With the evolution of IT industry, we witness trade-off between the two desirable models- monolithic and microservices. On the contrary, we also see that there is an evident transition taking place from monolithic model to microservices model that emphasize the separation of work into modules. This enables the developers to concentrate on a single function at once ensuring better scalability and agility. However, it requires individual infrastructure service instead of cumulative infrastructure provisioning. We can untangle this chaotic challenge by practicing infrastructure as code (IaC) with containers.

The convergence of Iac and Containers:

As DevOps continue to evolve, developers find way to strengthen the integration of IaC and containers as they complement each other. Containers incorporates infrastructure as code into development cycle as a core component. For instance, we use a Docker file to create a Docker image which we use as a template to create container and application. These will be available on the machine that we initiate it on. We can acquire the image from the Docker Hub managed by a Docker team. This indicates that if there is a technical disruption, there are chances that the team will fix it. we just need to update the Docker file, rebuild the image, test and deploy the container once again. We can add the source of application and use the CMD command to run and open for requests. That’s the role of infrastructure as code. After the deployment, it is uncertain for a third party to access or run the application as they will have to recreate the entire infrastructure around the image. Thus, we can describe the image as a combination of IaC template and container image with complete configuration.

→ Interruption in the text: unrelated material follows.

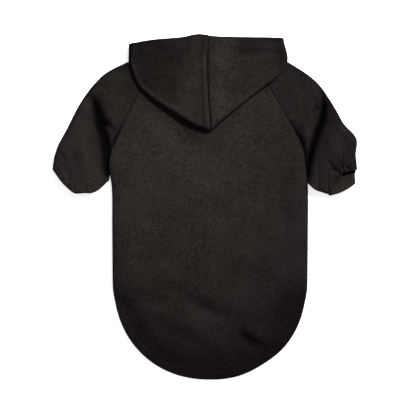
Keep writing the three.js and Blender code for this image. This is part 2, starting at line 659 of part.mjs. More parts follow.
function cuffTube(name) {
  const { side, along, across, endAcross, centre, bottom, top } = cuffFrame(name);
  const radius = (top - bottom) / 2;
  const half = CUFF_WIDTH / 2 - RIB_CLOTH / 2;
  const straight = 2 * (half - radius);
  const girth = 2 * straight + 2 * Math.PI * radius;
  const perRib = 2;
  const steps = CUFF_RIBS * perRib;
  const rows = 2;
  // A point of the flattened loop, its distance round the loop given as a share of the girth.
  function loopPoint(share, swell) {
    let run = share * girth;
    const arcLength = Math.PI * radius;
    const reach = radius + swell;
    if (run < straight) return { x: run - straight / 2, z: reach };
    run -= straight;
    if (run < arcLength) {
      return { x: straight / 2 + reach * Math.sin(run / radius), z: reach * Math.cos(run / radius) };
    }
    run -= arcLength;
    if (run < straight) return { x: straight / 2 - run, z: -reach };
    run -= straight;
    return { x: -straight / 2 - reach * Math.sin(run / radius), z: -reach * Math.cos(run / radius) };
  }
  const grid = count(rows + 1).map((j) =>
    count(steps).map((i) => {
      const { x, z } = loopPoint(i / steps, i % perRib ? -RIB_DEPTH : 0);
      const bow = CUFF_BOW * (j / rows) * (1 - square(x / half));
      const point = centre
        .clone()
        .addScaledVector(across.clone().lerp(endAcross, j / rows), x)
        .addScaledVector(along, (j / rows) * (CUFF_LENGTH - CUFF_BOW) + bow);
      point.z = (top + bottom) / 2 + z;
      return mirror(side, point);
    }),
  );
  const thin = () => RIB_CLOTH / 2;
  return clothWall(grid, { closed: true, facing: side.sign, outer: thin, inner: thin });
}

// Half of the hood. Each column starts at the neck ring. At the back it stands up, turns back over
// the nape, runs down to the fold line and turns again to the face hem. The turns open out towards
// the shoulder fold, past which the column runs straight to the hem below the throat.
function hoodHalf(name) {
  const side = SIDES[name];
  const shoulder = shoulderOf(side);
  const napeLevel = NAPE_HEIGHT - HALF;
  const topLevel = HOOD_HEIGHT - HALF;
  const firstRadius = (napeLevel - TOP) / 2;
  const secondRadius = (topLevel - napeLevel) / 2;
  const segmentRows = [1, 4, 3, 4, 6];
  const rowCount = segmentRows.reduce((sum, rows) => sum + rows, 0);
  const backSteps = edgeSteps(shoulder, SHOULDER_ROUND, 5, 6).reverse();
  const frontSteps = edgeSteps(shoulder, BELLY_ROUND, 3, 4).slice(1);
  const seamSide = (distance) => Math.max(shoulder - distance, SEAM_GAP / 2);
  const columns = [
    ...backSteps.map((distance) => ({ x: seamSide(distance), isFront: false })),
    ...frontSteps.map((distance) => ({ x: seamSide(distance), isFront: true })),
  ];
  const share = (x) => x / shoulder;
  const hemAt = (x) => HOOD_REACH * read(HOOD_HEM, "across", name, share(x)) - HALF;

  function frontColumn(x) {
    const start = neckline(side, x, true);
    start.y += SEAM_GAP;
    const end = start.clone();
    const opening = share(x) ** THROAT_CURVE;
    end.y = lerp(start.y + FRONT_STAND, hemAt(shoulder), opening);
    return count(rowCount + 1).map((k) => start.clone().lerp(end, k / rowCount));
  }
  // The turned column, as headings along its length: level, up and over, level, over again, level.
  function backColumn(x) {
    const start = neckline(side, x, false);
    start.y += SEAM_GAP;
    const fold = -HOOD_DEPTH * read(HOOD_FOLD, "across", name, share(x)) + HALF;
    const open = Math.sqrt(1 - square(clamp((share(x) - HOOD_SIDE) / (1 - HOOD_SIDE), 0, 1)));
    const turn = Math.PI * Math.sqrt(open);
    const stand = COLLAR * open;
    const nape = Math.max(start.y + stand - fold - secondRadius, 0) * open;
    const lengths = [stand, firstRadius * turn, nape, secondRadius * turn];
    const bent = lengths.reduce((sum, length) => sum + length, 0);
    const bends = [0, 1, 1, 0];
    const travel = (distance) => {
      let rest = distance;
      let heading = 0;
      const place = vec(0, 0, 0);
      lengths.forEach((length, k) => {
        const step = Math.min(rest, length);
        if (k === 1 || k === 3) {
          const radius = k === 1 ? firstRadius : secondRadius;
          const way = k === 1 ? 1 : -1;
          const after = heading + (way * step) / radius;
          place.y += way * radius * (Math.sin(after) - Math.sin(heading));
          place.z += way * radius * (Math.cos(heading) - Math.cos(after));
          heading = after;
        } else {
          place.y += step * Math.cos(heading);
          place.z += step * Math.sin(heading);
        }
        rest -= step;
      });
      place.y += Math.max(rest, 0);
      return place;
    };
    const bendEnd = travel(bent);
    const flat = hemAt(x) - start.y - bendEnd.y;
    const total = bent + flat;
    const marks = [0];
    [...lengths, flat].forEach((length, k) => {
      const base = marks.at(-1);
      count(segmentRows[k]).forEach((m) => marks.push(base + (length * (m + 1)) / segmentRows[k]));
    });
    return marks.map((mark, k) => {
      const distance = lerp((total * k) / rowCount, mark, open);
      const place = travel(distance);
      const past = clamp((distance - bent) / flat, 0, 1);
      place.z -= HEM_DROOP * square(past) * open;
      return start.clone().add(place);
    });
  }
  const lines = columns.map(({ x, isFront }) => (isFront ? frontColumn(x) : backColumn(x)));
  const grid = count(rowCount + 1).map((j) => lines.map((line) => mirror(side, line[j])));
  // Along the neck ring the cloth leaves square to the ring, and along the centre seam upright.
  const normal = (j, i, free) => {
    const { x, isFront } = columns[i];
    if (j === 0) return mirror(side, neckNormal(side, x, isFront));
    return i === 0 || i === columns.length - 1 ? free.setX(0).normalize() : free;
  };
  return clothWall(grid, { facing: -side.sign, normal });
}

// Materials
const matte = { roughness: 0.95, metalness: 0 };
const fleece = new THREE.MeshStandardMaterial({ name: "fleece", color: 0x1f1b1a, ...matte });
const rib = new THREE.MeshStandardMaterial({ name: "rib", color: 0x1a1716, ...matte });

function piece(name, geometry, material) {
  const mesh = new THREE.Mesh(geometry, material);
  mesh.name = name;
  return mesh;
}

const garment = new THREE.Group();
garment.add(piece("back_panel", backPanel(), fleece), piece("belly_panel", bellyPanel(), fleece));
for (const name of Object.keys(SIDES)) {
  const arm = new THREE.Group();
  arm.add(piece(`sleeve_${name}`, sleeve(name), fleece), piece(`cuff_${name}`, cuffTube(name), rib));
  garment.add(arm, piece(`hood_${name}`, hoodHalf(name), fleece));
}

// The origin is the middle of the whole garment's box, on the surface that it lies on.
const box = new THREE.Box3().setFromObject(garment, true);
const middle = box.getCenter(new THREE.Vector3());
garment.position.set(-middle.x, -middle.y, -box.min.z);
const hoodie = new THREE.Group();
hoodie.name = "dog_hoodie";
hoodie.add(garment);

export default hoodie;
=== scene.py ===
"""A small dog's fleece hoodie, lying flat with its back up and its hood laid back.

Every piece is a wall of cloth: a grid of points through the middle of the cloth, worked out as whole
arrays, thickened to both sides along its normals and closed round its edges. Shapes are worked out
in millimetres in the pattern's own place, with the back of the neck at zero, and move to the
frame's metres when the mesh is made.
"""

import json
import logging
import math
from dataclasses import dataclass
from enum import Enum
from typing import Any, Callable, ClassVar, Sequence

import bpy
import numpy as np
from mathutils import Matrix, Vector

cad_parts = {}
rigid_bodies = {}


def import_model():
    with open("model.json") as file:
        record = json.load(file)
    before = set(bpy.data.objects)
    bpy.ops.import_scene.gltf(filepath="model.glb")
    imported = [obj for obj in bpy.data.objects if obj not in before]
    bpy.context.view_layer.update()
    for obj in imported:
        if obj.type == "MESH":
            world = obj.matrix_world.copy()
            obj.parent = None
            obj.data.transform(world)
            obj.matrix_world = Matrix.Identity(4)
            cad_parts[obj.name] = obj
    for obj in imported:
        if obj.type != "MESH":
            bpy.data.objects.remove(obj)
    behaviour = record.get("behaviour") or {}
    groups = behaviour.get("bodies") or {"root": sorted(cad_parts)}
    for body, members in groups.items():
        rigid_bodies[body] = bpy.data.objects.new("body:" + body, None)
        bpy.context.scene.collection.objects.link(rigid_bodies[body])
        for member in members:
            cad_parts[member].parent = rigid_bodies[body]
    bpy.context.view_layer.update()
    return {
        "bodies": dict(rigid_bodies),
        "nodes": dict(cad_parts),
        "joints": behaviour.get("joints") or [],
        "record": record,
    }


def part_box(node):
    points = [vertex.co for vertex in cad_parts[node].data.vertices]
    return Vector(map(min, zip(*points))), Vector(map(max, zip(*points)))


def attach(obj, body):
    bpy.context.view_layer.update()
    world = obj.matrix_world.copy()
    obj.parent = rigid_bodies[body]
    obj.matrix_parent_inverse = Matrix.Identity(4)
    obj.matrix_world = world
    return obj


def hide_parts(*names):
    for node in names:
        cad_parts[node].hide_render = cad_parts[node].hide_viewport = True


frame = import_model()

LOG = logging.getLogger("dog_hoodie")
MM = 0.001
TINY = 1e-12
Array = np.ndarray


class Side(Enum):
    """A side of the garment, seen from above with the head up."""

    LEFT = "left"
    RIGHT = "right"

    @property
    def sign(self) -> int:
        """The direction of this side along X."""
        return -1 if self is Side.LEFT else 1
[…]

Infrastructure as code: The Role Play

Apart from sharing these applications, we can also use IaC to release them.  While the containers consist of all features required to run an application, we would expect it to have linear behavior in multiple environments like the Dev and Prod environments. But, it may not act as expected in different production environment. It requires the same infrastructure configuration across all environments for a uniform application behavior.

Furthermore, when we deploy infrastructure as code in CI/CD pipeline, we no longer have to manually run the templates deployment instead we could use just commands.  We can deploy both changes in microservices infrastructure and containers in the CI/CD release pipeline. This enables complete visibility of both the application code and infrastructure code in the pipeline deployed currently in the production environment.

Why are they better together?

Containerization has several benefits, making it crucial to identify the challenges in development and how to resolve them. Containers provide OS level of virtualization with less configuration for cloud apps and have been the go-to for cloud-native development. Some of the top benefits of containerization include:

  1. Portability for cross-platform development
  2. Quick implementation of updates
  3. Automation at cloud-scale to beat testing limitations
  4. Minimal configuration
  5. DevOps Optimization
  6. Higher workflow adaptability
  7. AaC (Architecture as Code) advantage
  8. NetOps and SecOps synchronization with NaC (Network as Code)

Conclusion

As DevOps development continues at the forefront of business agility, it is evident that containerization is here to stay. Containers’ interaction with infrastructure as code produces significant results like eradicating chaos during deployment in multiple environments. This improves scalability, flexibility and agility in software businesses. Thus, infrastructure as code becomes a better framework with containers.